Generally, infrastructure assets are natural monopolies that provide an essential service to the community. Infrastructure assets offer investors protection from the impacts of inflation because their earnings generally have some direct linkage to inflation.  Over time the stable, reliable earnings of infrastructure assets are expected to lead to a combination of income and capital growth for investors.

When you invest in infrastructure your money is used to invest in infrastructure projects like roads, railways, ports, airports, telecommunications facilities, electricity generation, gas or electricity transmission or distribution, water supply, sewerage or hospitals.

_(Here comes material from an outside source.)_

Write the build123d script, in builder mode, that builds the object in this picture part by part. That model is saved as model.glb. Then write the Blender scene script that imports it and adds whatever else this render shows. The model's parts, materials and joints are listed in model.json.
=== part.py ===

Infrastructure is a long-term investment and some projects may take a long time to generate cash flows. Fund managers with the expertise in this area seek to buy and hold an investment portfolio of what they regard as outstanding infrastructure companies and aim to invest in infrastructure and utility companies that possess attractive fundamentals at prices that enable the Fund to achieve superior risk adjusted returns over a 3 to 5 year period.

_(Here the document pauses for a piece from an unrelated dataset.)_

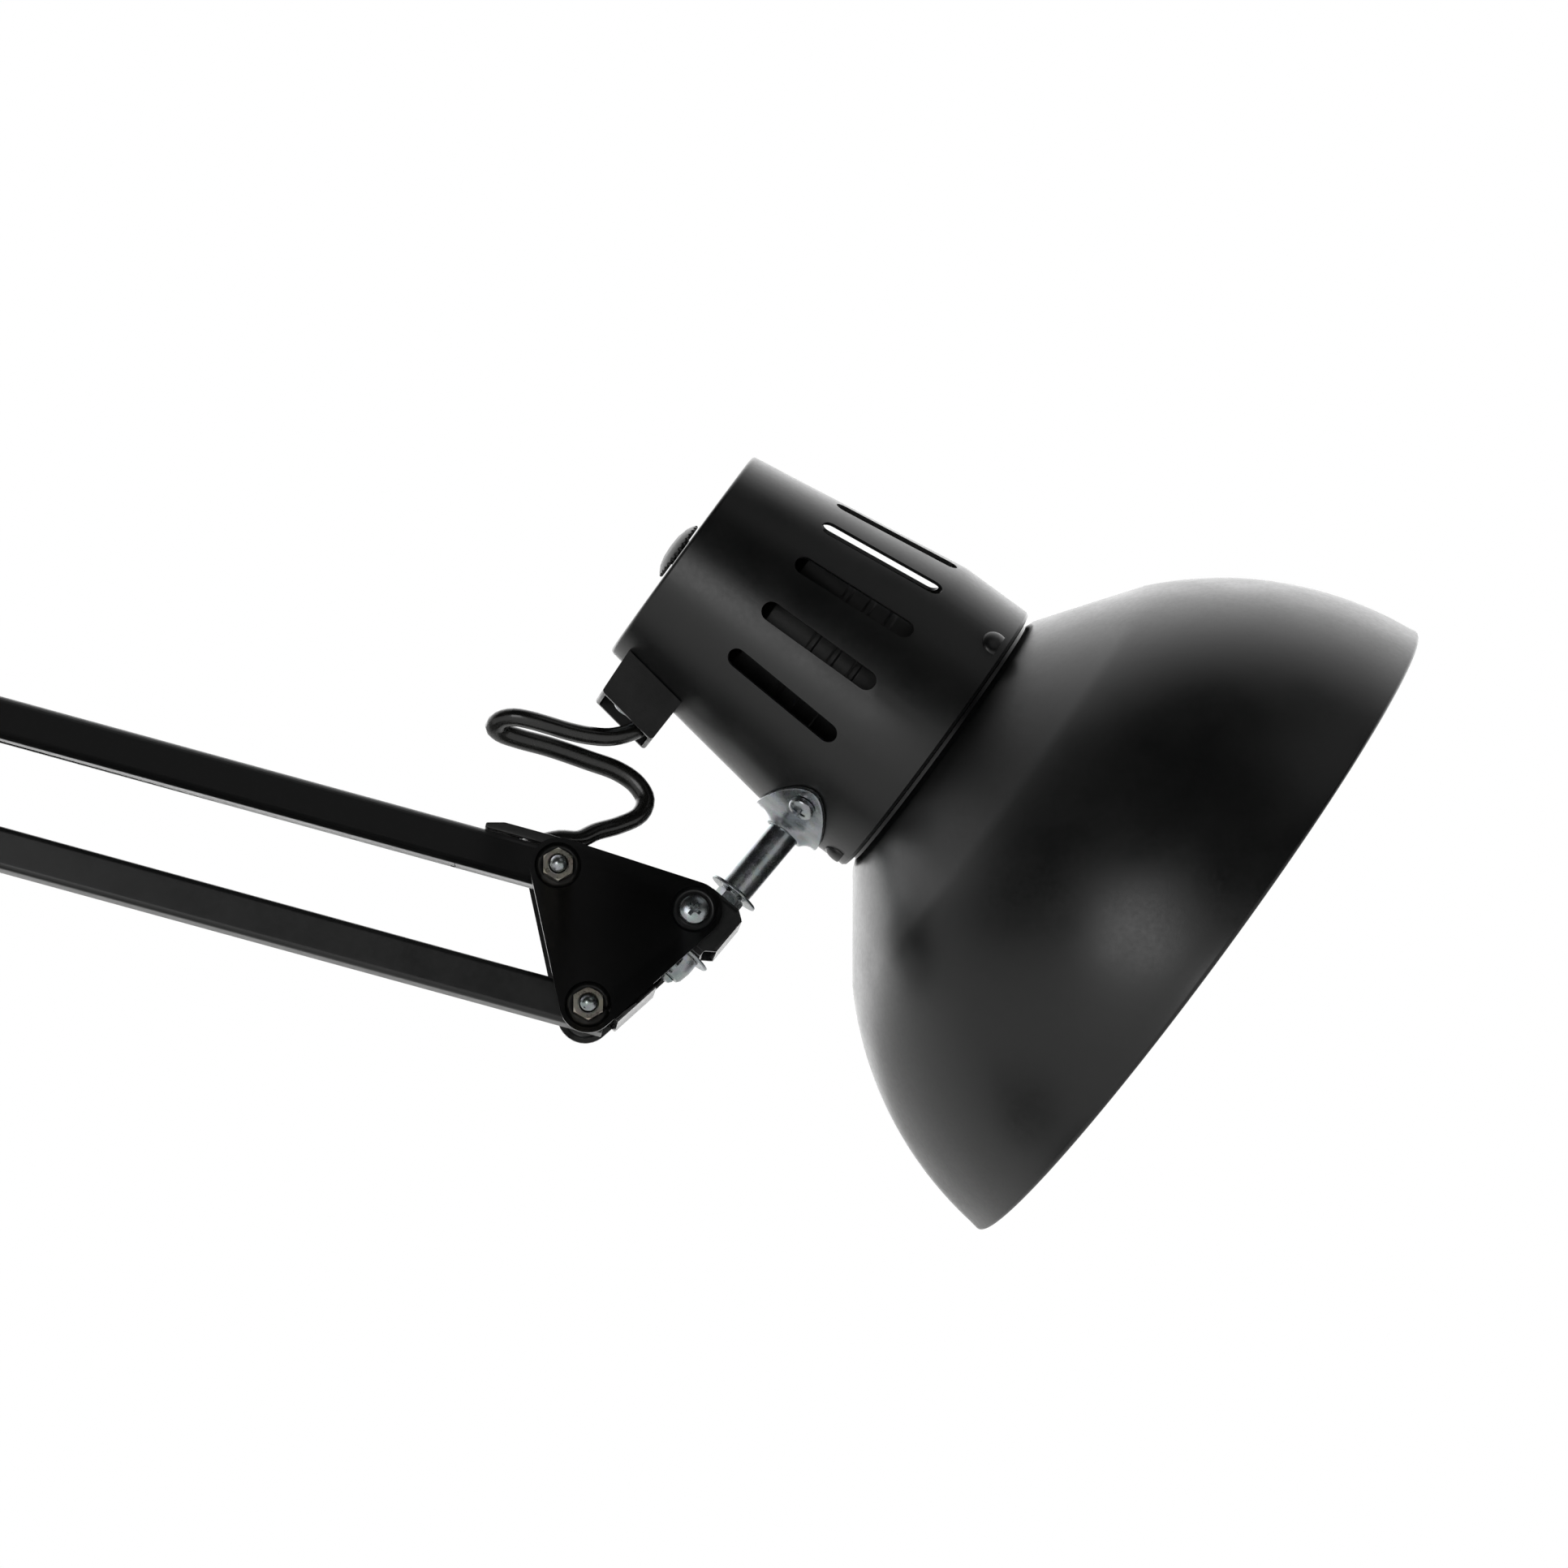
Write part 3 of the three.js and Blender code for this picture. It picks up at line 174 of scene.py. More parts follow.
# ---------- materials ----------
class Finish:
    """A node material whose patterns are drawn in the object's own metres."""

    def __init__(self, slot, name=None, **sockets):
        self.slot = slot
        self.material = bpy.data.materials.new(name or slot)
        self.material.use_nodes = True
        self.tree = self.material.node_tree
        self.shader = self.tree.nodes["Principled BSDF"]
        self.place = self.tree.nodes.new("ShaderNodeTexCoord").outputs["Object"]
        for socket, value in sockets.items():
            self.shader.inputs[socket.replace("_", " ")].default_value = value

    def node(self, kind, inputs, **settings):
        node = self.tree.nodes.new("ShaderNode" + kind)
        for key, value in settings.items():
            setattr(node, key, value)
        for key, value in inputs.items():
            if isinstance(value, bpy.types.NodeSocket):
                self.tree.links.new(value, node.inputs[key])
            else:
                node.inputs[key].default_value = value
        return node

    def stretched(self, scale):
        return self.node("Mapping", {"Vector": self.place, "Scale": scale}).outputs["Vector"]

    def noise(self, size, detail=3, rough=0.55, vector=None):
        """Noise whose lumps are about size millimetres across."""
        inputs = {"Vector": vector or self.place, "Scale": 1000 / size, "Detail": detail, "Roughness": rough}
        return self.node("TexNoise", inputs).outputs["Fac"]

    def cells(self, size):
        return self.node("TexVoronoi", {"Vector": self.place, "Scale": 1000 / size})

    def between(self, factor, low, high, start=0.3, end=0.7):
        inputs = {"Value": factor, "From Min": start, "From Max": end, "To Min": low, "To Max": high}
        return self.node("MapRange", inputs).outputs["Result"]

    def colours(self, factor, first, second, start=0.3, end=0.7):
        ramp = self.node("ValToRGB", {"Fac": factor})
        for stop, place, colour in zip(ramp.color_ramp.elements, (start, end), (first, second)):
            stop.position = place
            stop.color = (*colour, 1)
        return ramp.outputs["Color"]

    def mixed(self, factor, first, second, blend="MIX"):
        mix = self.node("Mix", {0: factor, 6: first, 7: second}, data_type="RGBA", blend_type=blend)
        return mix.outputs[2]

    def sum(self, first, second, operation="ADD"):
        return self.node("Math", {0: first, 1: second}, operation=operation).outputs["Value"]

    def bump(self, height, depth, strength=1.0, below=None):
        """A bump of depth millimetres, on top of another one if it is given."""
        inputs = {"Height": height, "Distance": depth / 1000, "Strength": strength}
        if below:
            inputs["Normal"] = below
        return self.node("Bump", inputs).outputs["Normal"]

    def wire(self, colour=None, roughness=None, normal=None):
        for socket, value in (("Base Color", colour), ("Roughness", roughness), ("Normal", normal)):
            if value:
                self.tree.links.new(value, self.shader.inputs[socket])
        return self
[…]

For example, the Magellan Infrastructure Fund notes that the universe of infrastructure assets that they consider is made up of 2 main sectors:

  1. Utilities, including both regulated energy utilities and regulated water utilities.  We estimate that utilities comprise more than 75% of the potential universe for the Fund.  Utilities are typically regulated by a government sponsored entity.  Such regulation requires the utility to efficiently provide an essential service to the community and, in return, permits the utility to earn a fair rate of return on the capital it has invested in its operations.  As the utility provides a basic necessity, e.g. energy or water, there is minimal fluctuation in demanded volumes in response to the economic cycle and the price charged for the utility service can be adjusted with limited impact upon demanded volumes.  As a result, the earnings of regulated utilities have been and are expected to continue to be stable irrespective of economic conditions; and
  2. Infrastructure, which includes airports, ports, toll roads and communications infrastructure.  Regulation of infrastructure companies is generally less intensive than for utilities and allows companies to accrue the benefits of volume growth i.e. the returns of infrastructure companies are linked to growth in passengers, vehicles or containers.  As economies develop, grow and become more inter-dependent, we expect the underlying level of aviation, shipping and vehicle traffic to increase.  As a result, the revenues and earnings derived by infrastructure assets are expected to grow.

Both utilities and infrastructure companies provide an essential service while facing limited (if any) competition, and, because the service is essential, the price charged for the service can be adjusted with limited impact upon demanded volumes.  As a consequence, earnings are considerably more reliable than those for a typical industrial or mining company.